Despite the increased costs, Lascia Falzer of Boca Raton, Fla., decided to hold her upcoming wedding at her stepmother’s home in Burtonsville, Md. When she marries her groom, Timothy Devereux, on Sept. 20, she wanted to take the pressure off her guests by having the event at a familiar place. Many of her guests are traveling across the country to attend the affair. The celebration will mean even more to her relatives in light of her father’s recent death.

“It means a little bit more because my family is going through a hard time,” she says. “It’s sad, but at the same token, it’s going to be better at home. I didn’t want a banquet-style wedding.”

In addition to providing a relaxed environment, having a wedding reception at home provides for an open-ended close to the evening, instead of the set time usually outlined when renting space from a third party, says Laura Brito of Bristow, Va., who married her husband, Luis, on June 22.

“After the formality of the ceremony and traditional activities, it was good to have time to relax without restrictions on when we had to leave,” she says. “My family showed up days before the wedding. Everyone came together and helped out. They felt like they were a part of it, instead of attending it. They even washed dishes.”

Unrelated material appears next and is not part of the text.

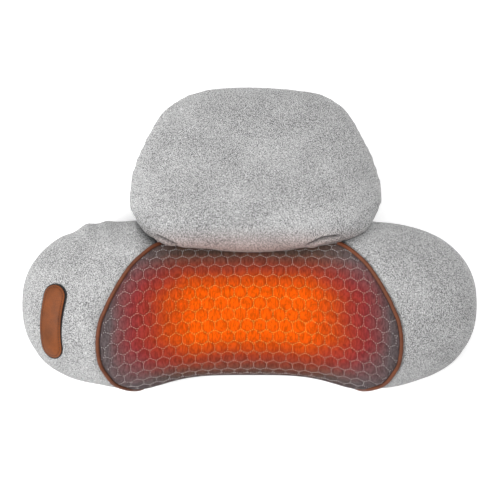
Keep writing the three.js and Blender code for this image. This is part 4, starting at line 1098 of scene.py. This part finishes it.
def corner_fold(p, line):
    """A sharp crease in the cloth along a line seen from the front, with a raised lip on its lower side. The
    groove it also gives is used as painted shade.
    """
    gap = np.linalg.norm(p[:, None, :2] - line[None], axis=2)
    near = gap.argmin(1)
    gap = gap[np.arange(len(p)), near]
    along = near / (len(line) - 1)
    tangent = unit(np.gradient(line, axis=0))
    off = p[:, :2] - line[near]
    below = off[:, 0] * tangent[near, 1] - off[:, 1] * tangent[near, 0]
    ends = np.clip(np.sin(np.pi * along) * 2.2, 0, 1)
    groove = ends * bell(gap, 0, 1.1)
    lip = ends * bell(below, 3.2, 1.8) * bell(gap, 0, 7)
    return 1.8 * lip - 3.2 * groove, groove


WEB_HALF, WEB_RIGID_Z, WEB_BENT_Z = 87.0, 83.5, 90.5
WEB_HEAD_Y, WEB_HEAD_BOW, WEB_HEAD_RISE = 58.5, 8.0, 1.5
WEB_BELLY, WEB_THICKNESS, WEB_SWELL = 1.6, 1.6, 1.2


def crease_web():
    """The gusset between the bolster's crease and the cushion. Its foot stands on the bolster, its head is
    sewn inside the cushion's lip, and it bellies out between the two."""
    cols, rows = 90, 26
    xs = np.linspace(-WEB_HALF, WEB_HALF, cols)
    foot = bolster(xs, crease_turn(xs) - 0.01)
    head_y = WEB_HEAD_Y + WEB_HEAD_BOW * (xs / CREASE_HALF) ** 2
    head = np.stack([xs, head_y, np.full(cols, WEB_BENT_Z + WEB_HEAD_RISE)], 1)
    up = np.linspace(0, 1, rows)[:, None]
    p = foot + (head - foot) * up[..., None]
    belly = np.sin(np.pi * up) ** 0.8
    p[..., 1] -= belly * (WEB_BELLY + 0.25 * np.sin(xs * 0.42 + 1.3 * np.sin(xs * 0.09)))
    back = p.copy()
    back[..., 1] += WEB_THICKNESS + WEB_SWELL * belly
    obj = shell("crease_web_fabric", p, back)
    obj.data.materials.append(CUSHION_FABRIC)
    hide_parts("cushion_hinge_strip")
    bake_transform(obj)


# ---------------------------------------------------------------- control button
BUTTON_CENTRE = (-186.5, -13.5)
BUTTON_TILT = 0.45
BUTTON_ACROSS = np.array([math.cos(BUTTON_TILT), 0, math.sin(BUTTON_TILT)])
BUTTON_NORMAL = np.array([-math.sin(BUTTON_TILT), 0, math.cos(BUTTON_TILT)])
BUTTON_LINE = [(3.8, 23.6), (0.3, 6.0), (-1.7, -9.0), (-2.8, -23.9)]
BUTTON_HALF = 11.0
BUTTON_POINTS = 120
# The profiles' points are their distance outside the outline and their height above the wing.
PAD_PROFILE = [(-9.4, -0.2), (-5.4, -0.2), (-1.6, -0.2), (-0.1, -0.2), (0.0, 1.1), (-0.15, 1.9), (-0.6, 2.4),
               (-1.2, 2.6), (-1.6, 2.6), (-1.9, 2.3), (-2.2, 2.3), (-2.5, 2.6), (-3.4, 2.72), (-5.0, 2.78),
               (-7.2, 2.82), (-9.4, 2.84)]
RIM_PROFILE = [(0.35, -1.9), (0.35, 0.7), (0.5, 0.95), (0.8, 0.95), (1.05, 0.6), (1.05, -4.0), (0.35, -4.0)]
TRAY_HOLE_GROW = 0.7
PAD_SEAM_INSET, PAD_SEAM_HEIGHT = 2.05, 2.45
PAD_STITCHES, PAD_STITCH_RADIUS = 62, 0.3
PAD_WALL_SLOPE = 0.3


def end_arc(centre, along, radius):
    """The half circle that closes the button's outline at a centre, bulging along a direction."""
    turn = math.atan2(along[1], along[0])
    turns = turn + np.linspace(-math.pi / 2, math.pi / 2, 16)[1:-1]
    return centre + radius * np.stack([np.cos(turns), np.sin(turns)], 1)


def button_outline(grow, count=BUTTON_POINTS):
    """The button's bent slot shape in its own plane, grown outward."""
    line = smooth_line(BUTTON_LINE, 10)
    tangent = unit(np.gradient(line, axis=0))
    radius = BUTTON_HALF + grow
    side = radius * np.stack([tangent[:, 1], -tangent[:, 0]], 1)
    low = end_arc(line[-1], tangent[-1], radius)
    top = end_arc(line[0], -tangent[0], radius)
    return resample_closed(np.vstack([line + side, low, (line - side)[::-1], top]), count)


def wing_height(x, y):
    """The height of the bolster's upper half."""
    y0, half, rise, _ = section(x)
    across = np.clip(np.abs(y - y0) / half, 0, 1)
    return MIDDLE_Z + rise * (1 - across ** UPPER_POWER) ** (1 / UPPER_POWER)


def on_wing(loop, height):
    """A loop in the button's plane, dropped on the wing along the button's axis and lifted by height."""
    origin = np.array([*BUTTON_CENTRE, wing_height(*BUTTON_CENTRE)])
    start = origin + loop[:, :1] * BUTTON_ACROSS + loop[:, 1:] * np.array([0, 1.0, 0])
    reach = np.zeros(len(loop))
    for _ in range(12):
        p = start + reach[:, None] * BUTTON_NORMAL
        reach += (wing_height(p[:, 0], p[:, 1]) - p[:, 2]) * 0.8
    return start + (reach + height)[:, None] * BUTTON_NORMAL


def paint_pad_wall_shade(obj):
    """Gives the pad's side wall the black plastic, as painted shade along the wall."""
    obj.data.materials.append(BLACK)
    for face in obj.data.polygons:
        face.material_index = int(face.normal.dot(Vector(BUTTON_NORMAL)) < PAD_WALL_SLOPE)


def end_strips(first, top):
    """Quads across one end ring of the pad, from its topmost point down both sides."""
    return [[first + (top + j) % BUTTON_POINTS, first + (top + j + 1) % BUTTON_POINTS,
             first + (top - j - 1) % BUTTON_POINTS, first + (top - j) % BUTTON_POINTS]
            for j in range(BUTTON_POINTS // 2)]


def button_rings(profile):
    """The points and the quads of a profile carried round the button."""
    verts = np.vstack([on_wing(button_outline(grow), height) for grow, height in profile])
    return verts, grid_faces(len(profile), BUTTON_POINTS, wrap=True)


def button_pad():
    verts, faces = button_rings(PAD_PROFILE)
    top = int(button_outline(PAD_PROFILE[-1][0])[:, 1].argmax())
    faces += end_strips(0, top) + end_strips(len(verts) - BUTTON_POINTS, top)
    pad = new_solid("button_leather_pad", verts, faces)
    finish_piece(pad, "button", PAD_LEATHER, ["button_cap"])
    paint_pad_wall_shade(pad)


def button_seam():
    """The pad's stitching, three fifths thread and two fifths gap."""
    points = on_wing(button_outline(-PAD_SEAM_INSET, 5 * PAD_STITCHES), PAD_SEAM_HEIGHT)
    normals = np.tile(BUTTON_NORMAL, (PAD_STITCHES, 1))
    seam = thread_beads("button_stitches", points[0::5], points[3::5], normals, PAD_STITCH_RADIUS)
    finish_piece(seam, "button", PAD_THREAD)


def tray_rim():
    verts, faces = button_rings(RIM_PROFILE)
    faces += rim_faces(range(len(verts) - BUTTON_POINTS, len(verts)), range(BUTTON_POINTS))
    rim = new_solid("button_tray_rim", verts, faces)
    finish_piece(rim, "bolster", BLACK, ["button_tray"])


# ---------------------------------------------------------------- build
slots = {subpart["node"]: subpart["material_slot"] for subpart in frame["record"]["subparts"]}
for node, obj in frame["nodes"].items():
    obj.data.materials.clear()
    obj.data.materials.append(SLOT_MATERIALS[slots[node]])

wing_skin(-1)
wing_skin(1)
top_band()
base_cover()
massage_panel()
quilt_stitches()
piping(-1)
piping(1)
head_cushion()
crease_web()
button_pad()
button_seam()
tray_rim()


# ---------------------------------------------------------------- floor, light and camera
FLOOR_HALF, FLOOR_Z = 6000, -0.4
WORLD_STRENGTH, FLOOR_GLOW = 0.52, 0.45
LIGHT_AIM = Vector((0, 0.05, 0))
FRAME_MM = 472.5
LENS_PLANE_Z = 0.06
CAMERA_PLACE = (0.0005, 0.0536, 11.0)
SENSOR_MM = 36


def area_light(name, place, size, power):
    light = bpy.data.lights.new(name, "AREA")
    light.shape = "DISK"
    light.size = size
    light.energy = power
    obj = bpy.data.objects.new(name, light)
    obj.location = place
    obj.rotation_euler = (LIGHT_AIM - obj.location).to_track_quat("-Z", "Y").to_euler()
    bpy.context.scene.collection.objects.link(obj)


def stage():
    """A pale floor under the object, an even white world and two soft lights."""
    corners = [(x, y, FLOOR_Z) for x, y in ((-1, -1), (1, -1), (1, 1), (-1, 1))]
    corners = np.array(corners) * (FLOOR_HALF, FLOOR_HALF, 1)
    floor = new_object("floor", corners, [(0, 1, 2, 3)], False)
    n = Nodes("pale_floor")
    tone = n.noise(n.place(), 3, 2, 0.5)
    n.set(Base_Color=n.mix(tone, (0.90, 0.90, 0.90), (0.92, 0.92, 0.92)), Roughness=0.9,
          Emission_Color=(1, 1, 1, 1), Emission_Strength=FLOOR_GLOW, Specular_IOR_Level=0.1)
    floor.data.materials.append(n.material)
    world = bpy.data.worlds.new("studio")
    world.use_nodes = True
    background = world.node_tree.nodes["Background"]
    background.inputs["Color"].default_value = (1, 1, 1, 1)
    background.inputs["Strength"].default_value = WORLD_STRENGTH
    bpy.context.scene.world = world
    area_light("key", (-1.7, -0.5, 2.1), size=1.3, power=50)
    area_light("top", (0.4, 0.8, 2.7), size=1.5, power=27)
    bpy.context.scene.view_settings.view_transform = "Standard"


def camera():
    """A long lens straight in front of the massage face. It sees FRAME_MM across at LENS_PLANE_Z."""
    data = bpy.data.cameras.new("camera")
    data.sensor_width = SENSOR_MM
    data.lens = SENSOR_MM * (CAMERA_PLACE[2] - LENS_PLANE_Z) / (FRAME_MM * MM)
    data.clip_end = 40
    obj = bpy.data.objects.new("camera", data)
    obj.location = CAMERA_PLACE
    bpy.context.scene.collection.objects.link(obj)
    bpy.context.scene.camera = obj


stage()
camera()

bpy.context.view_layer.update()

Even when everything has been set in place to create the perfect event, there should always be a backup plan, just in case, says Sarah Stanley, owner of Simple Solutions in Monrovia, Md.

“If it happens to pour rain, if the tent doesn’t hold the people, make sure you have a room in the house,” she says. “Whatever happens, a home wedding stands out in someone’s mind a lot longer because you took time to prepare the home for it.”